Would I stay with Wesnoth after GSoC?
I would maintain my code for Wesnoth. I think that I will continue to contribute code in unrelated areas to the project after I am done the project as well.
Practical considerations
Familiarity with Tools
- Subversion - I know how to use svn, and I run it on my own server as well.
- C++ - I know C and Java very well, but I don't know C++. I think I can learn it over the course of a week or two, however.
- Python - I know python very well.
- Build Environments - My development environment is linux with GNU make. However, I have used MSVS before but I am not familiar with their solution files. I have a pretty good idea of how to use SCons now.
Development Tools
I use vi, xterm, svn, and GDB. I dislike working in IDEs because of the overhead and effort of getting your project set up properly in them.

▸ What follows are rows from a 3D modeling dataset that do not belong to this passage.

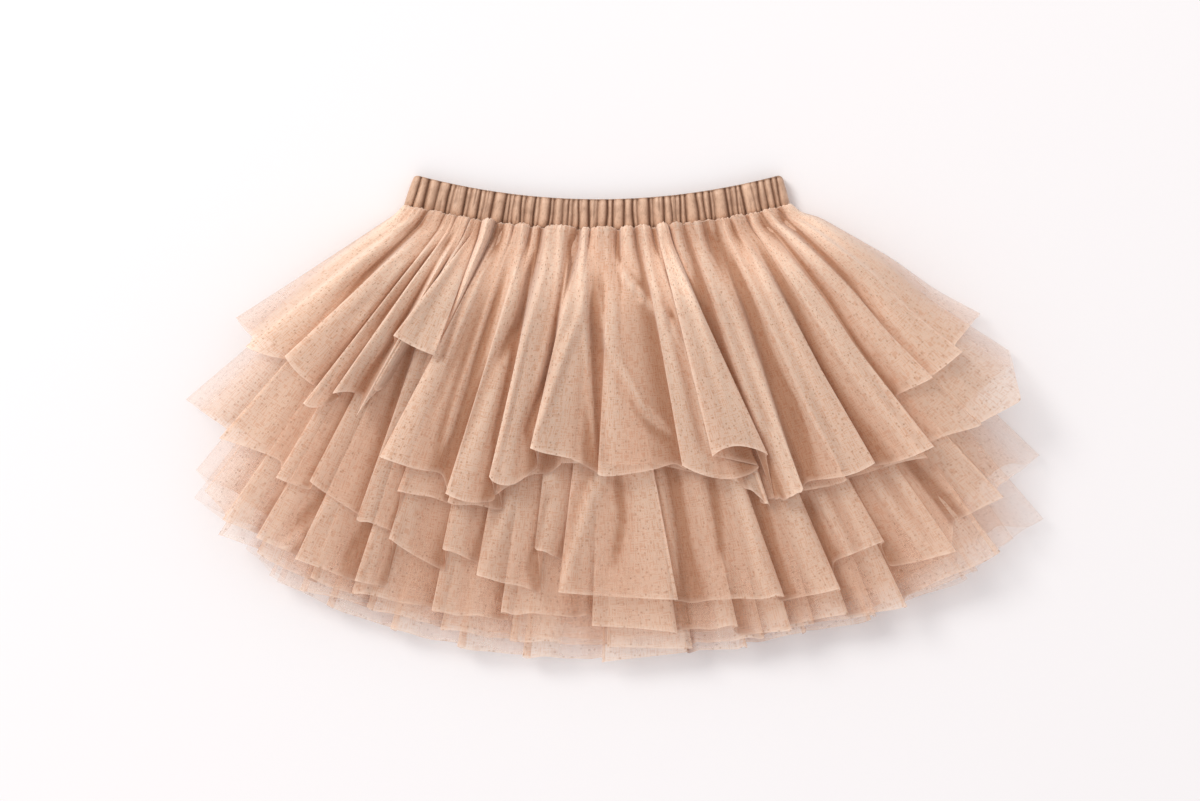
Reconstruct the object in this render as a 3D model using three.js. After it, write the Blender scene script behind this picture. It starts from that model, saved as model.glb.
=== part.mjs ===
// Tulle skirt for a small child, laid flat on its back panel.
// Millimetres, +X right, +Y to the waist, +Z up.
// Six ruffles hang from one gathered waistband: three tiers, each of an over and an under ruffle.
// Each ruffle is a closed tube that goes down the front and back under itself.
import * as THREE from "three";

// Cloth and seams
const WALL = 1.0;
const WAIST_GAP = 0.3;
const WAIST_INSET = 2.2;
const FOLD_UNDERCUT = 2.5;
const MOST_EXTENDED = 1.15;
const FOLD_SHARE = 0.8;
const PANEL_SHARE = 0.1;
const MITRE_LIMIT = 2.4;
const SHORTEST_VECTOR = 1e-3;

// Seam line under the waistband: half width, middle and sag of the curve
const SEAM_HALF = 116;
const SEAM_X = -9.6;
const SEAM_Y = 112;
const SEAM_RISE = 14.3;

// Distances below the seam at which every ruffle has a row of points
const NEAR_ROWS = [0, 11, 32, 62];

// Side edges: how soon the cloth climbs from the edge to its full height
const SIDE_EDGE = 3;
const SIDE_CLIMB = 3.4;
const SIDE_TIP = 0.5;
const SIDE_FOLD_SPREAD = 0.16;

// Share of a fold's height along one fold, from its upper edge to the end tucked under the next one
const FOLD_PROFILE = [
  { along: 0, high: 1 },
  { along: 0.3, high: 0.96 },
  { along: 0.7, high: 0.6 },
  { along: 1, high: 0 },
];
const PANEL_PROFILE = [
  { along: 0, high: 0.9 },
  { along: 0.33, high: 1.1 },
  { along: 0.67, high: 1.1 },
  { along: 1, high: 0.9 },
];

// Waistband: flat elastic casing gathered on its front
const BAND_GAP = 0.4;
const BAND_TOP_HALF = 111;
const BAND_TOP_X = -9;
const BAND_TOP_Y = 131;
const BAND_TOP_RISE = 15;
const BAND_BACK_WALL = 2.4;
const BAND_HOLLOW = 3.8;
const BAND_FRONT_WALL = 3;
const BAND_SIDE_WALL = 2.8;
const BAND_ROLL = 0.9;
const BAND_ROWS = [0, 0.1, 0.5, 0.9, 1];
const BAND_BACK_COLUMNS = 22;
const BAND_COLOUR = 0xd4ad94;

// One row for each gather on the front of the band: place along the seam and depth of its valley
const GATHER_COLUMNS = ["x", "deep"];
const GATHERS = [
  [-109, 0.9], [-101, 0.8], [-88, 1.1], [-78.5, 0.8], [-70, 1.1], [-65.5, 0.6], [-60, 1.0],
  [-55, 0.7], [-49, 1.1], [-42.5, 0.9], [-37, 0.7], [-29.5, 1.2], [-24.5, 0.8], [-20, 0.7],
  [-13, 1.1], [-8.5, 0.6], [-4, 0.9], [5.5, 1.2], [10, 0.8], [21, 1.0], [26, 0.7],
  [33, 1.1], [39, 0.8], [47, 1.2], [51.5, 0.7], [66.5, 1.1], [75, 0.8], [80, 1.0],
  [86, 0.9], [90.5, 0.6], [96.5, 1.0], [101, 0.8], [105, 0.7], [109.5, 0.9],
];

// Back panels
const BACK_COLUMNS = 20;
const BACK_HALF = 107;
const BACK_SHORTER = 0.955;
const BACK_WAVE = 0.25;
const BACK_SPREAD = 0.1;
const BACK_BLEND = 14;
const SMALLEST_WEIGHT = 1e-3;

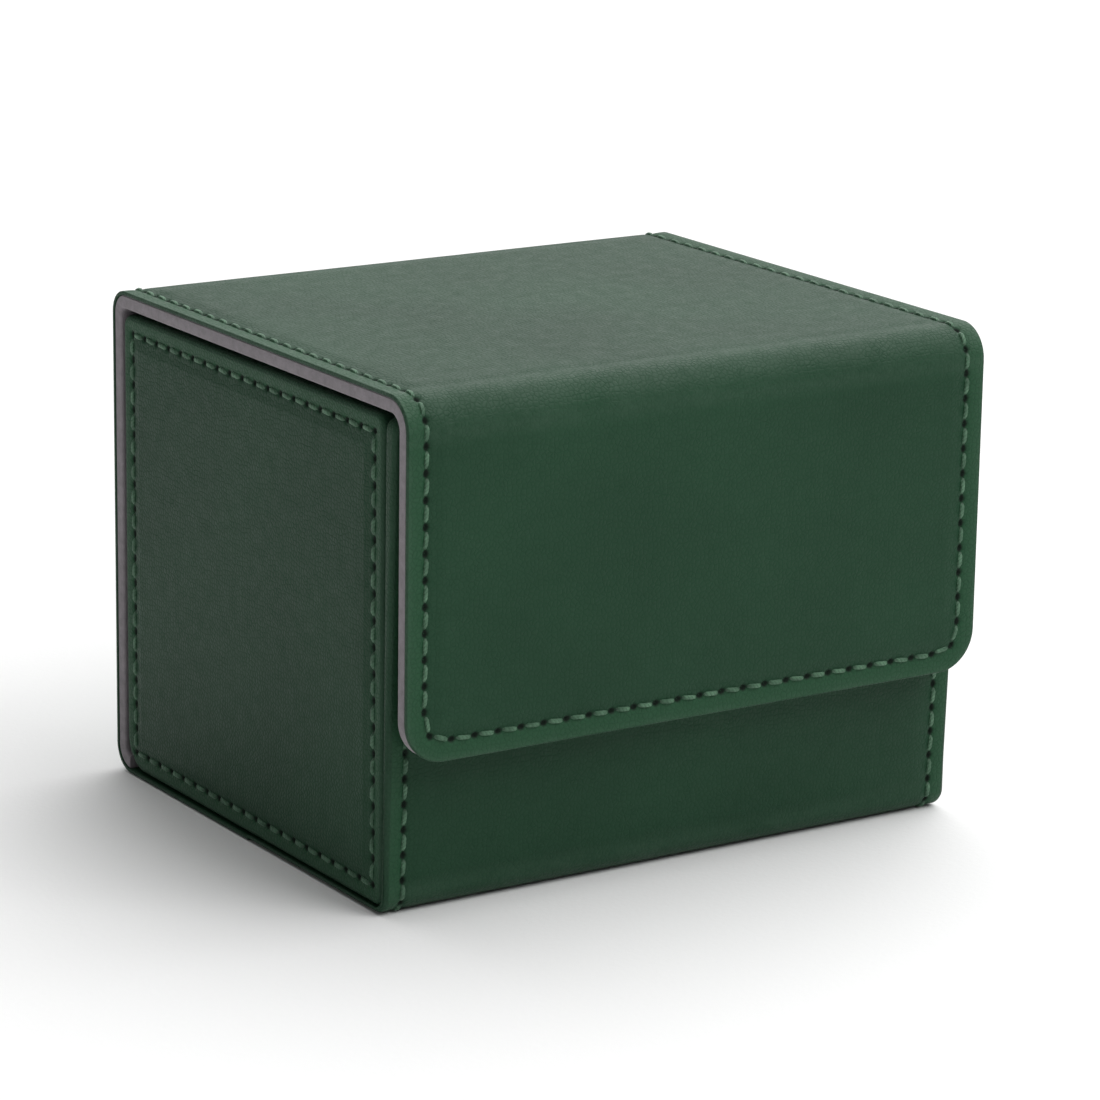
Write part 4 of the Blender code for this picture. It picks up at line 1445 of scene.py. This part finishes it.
class DECKBOX_OT_boards_and_magnets(Operator):
    """Give the stiffening boards and the magnets their finish"""

    bl_idname = "deckbox.boards_and_magnets"
    bl_label = "Boards and Magnets"

    def execute(self, context):
        for mark, build in (("_board", grey_board), ("_magnet_", nickel_magnet)):
            material = get_material(build, context)
            for node in [node for name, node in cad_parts.items() if mark in name]:
                node.data.materials.clear()
                node.data.materials.append(material)
        return {"FINISHED"}


def add_light(name, place, target, size, power):
    """A square area light at a place, facing a target."""
    data = bpy.data.lights.new(name, "AREA")
    data.shape = "SQUARE"
    data.size = size
    data.energy = power
    light = bpy.data.objects.new(name, data)
    light.visible_camera = False
    light.location = place
    light.rotation_euler = (Vector(target) - Vector(place)).to_track_quat("-Z", "Y").to_euler()
    bpy.context.scene.collection.objects.link(light)


def add_sky_light(name, place, strength):
    """A wide, soft light from far above, in the direction of a place from the origin."""
    data = bpy.data.lights.new(name, "SUN")
    data.energy = strength
    data.angle = math.radians(80)
    light = bpy.data.objects.new(name, data)
    light.rotation_euler = Vector(place).to_track_quat("Z", "Y").to_euler()
    bpy.context.scene.collection.objects.link(light)


class DECKBOX_OT_stage(Operator):
    """Lay the floor, hang the lights and place the camera"""

    bl_idname = "deckbox.stage"
    bl_label = "Stage"

    def execute(self, context):
        stage = context.scene.deck_box_stage
        self.lay_floor(get_material(studio_paper, context))
        middle = (0, 0, HEIGHT / 2)
        add_sky_light("sky_light", (0.55, 0.25, 1.1), stage.sky_power)
        add_light("key_light", (0.45, -0.95, 1.1), middle, 0.8, stage.key_power)
        add_light("back_light", (0.65, 1.0, 0.55), middle, 1.2, stage.back_power)
        context.scene.world = self.surroundings(stage)
        context.scene.view_settings.view_transform = "Standard"
        self.place_camera(context, stage)
        return {"FINISHED"}

    def surroundings(self, stage):
        """Pale where they are seen directly, and dimmer as a light on the box."""
        world = bpy.data.worlds.new("studio")
        world.use_nodes = True
        nodes = Nodes(world.node_tree)
        seen = nodes.add("ShaderNodeLightPath").outputs["Is Camera Ray"]
        surround = world.node_tree.nodes["Background"]
        strength = nodes.spread(seen, 0.0, 1.0, stage.world, stage.backdrop)
        nodes.fill(surround.inputs, {"Color": (1, 1, 1, 1), "Strength": strength})
        return world

    def lay_floor(self, material):
        """A flat sheet of paper, a hair below the box so that the two don't share a plane."""
        reach, below = 6.0, 0.00002
        side = np.array([-reach, reach])
        x, y = np.meshgrid(side, side)
        points = np.stack([x.ravel(), y.ravel(), np.full(4, -below)], axis=-1)
        mesh = bpy.data.meshes.new("studio_floor")
        mesh.from_pydata(points.tolist(), [], grid_quads(2, 2).tolist())
        mesh.materials.append(material)
        floor = bpy.data.objects.new("studio_floor", mesh)
        bpy.context.scene.collection.objects.link(floor)

    def place_camera(self, context, stage):
        """The camera backs away from its target along its azimuth and elevation."""
        back = Vector((
            math.sin(stage.azimuth) * math.cos(stage.elevation),
            -math.cos(stage.azimuth) * math.cos(stage.elevation),
            math.sin(stage.elevation),
        ))
        data = bpy.data.cameras.new("camera")
        data.lens = stage.lens
        data.clip_start = 0.01
        camera = bpy.data.objects.new("camera", data)
        turn = (-back).to_track_quat("-Z", "Y").to_matrix().to_4x4()
        place = Matrix.Translation(Vector(stage.target) + back * stage.distance)
        camera.matrix_world = place @ turn @ Matrix.Rotation(stage.roll, 4, "Z")
        context.scene.collection.objects.link(camera)
        context.scene.camera = camera


STEPS = (
    DECKBOX_OT_stage,
    DECKBOX_OT_strip_leather,
    DECKBOX_OT_strip_lining,
    DECKBOX_OT_strip_stitches,
    DECKBOX_OT_inner_stitches,
    DECKBOX_OT_side_panels,
    DECKBOX_OT_side_stitches,
    DECKBOX_OT_boards_and_magnets,
)


class DECKBOX_PT_steps(Panel):
    """Lists the steps that build the deck box"""

    bl_idname = "DECKBOX_PT_steps"
    bl_label = "Deck Box"
    bl_space_type = "VIEW_3D"
    bl_region_type = "UI"
    bl_category = "Deck Box"

    def draw(self, context):
        for step in STEPS:
            self.layout.operator(step.bl_idname)


SETTINGS = {
    "deck_box_sizes": DeckBoxSizes,
    "deck_box_finish": DeckBoxFinish,
    "deck_box_stage": DeckBoxStage,
}
CLASSES = (*SETTINGS.values(), *STEPS, DECKBOX_PT_steps)


def register():
    """Adds the classes and gives every scene the settings."""
    for cls in CLASSES:
        bpy.utils.register_class(cls)
    for name, cls in SETTINGS.items():
        setattr(bpy.types.Scene, name, PointerProperty(type=cls))


def unregister():
    """Undoes what register does."""
    for name in SETTINGS:
        delattr(bpy.types.Scene, name)
    for cls in reversed(CLASSES):
        bpy.utils.unregister_class(cls)


def main():
    """Runs every step in turn."""
    register()
    for step in STEPS:
        group, name = step.bl_idname.split(".")
        getattr(getattr(bpy.ops, group), name)()


if __name__ == "__main__":
    main()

Fluent Programming Languages
- Java
- C
- Python
- PHP
I also know LaTeX and HTML, markup languages.
Fluent Spoken Languages
I am a native english speaker. I also am fluent in Russian, but can't read or write it.
Hours of Availability
Until the end of June, I am available from 6 PM EST (22:00 UTC) to 3 AM EST (7:00 UTC). I will either be available during the entire day of 9 PM EST (1:00 UTC) to 10 PM EST (21:00 UTC). I expect to put in full work days of 8 hours on this project.
Phone / Internet Phone Conversations
I would prefer written electronic communication like IRC or email, but I am OK with talking over the phone. It's a bit frustrating to explain your code over the phone, however.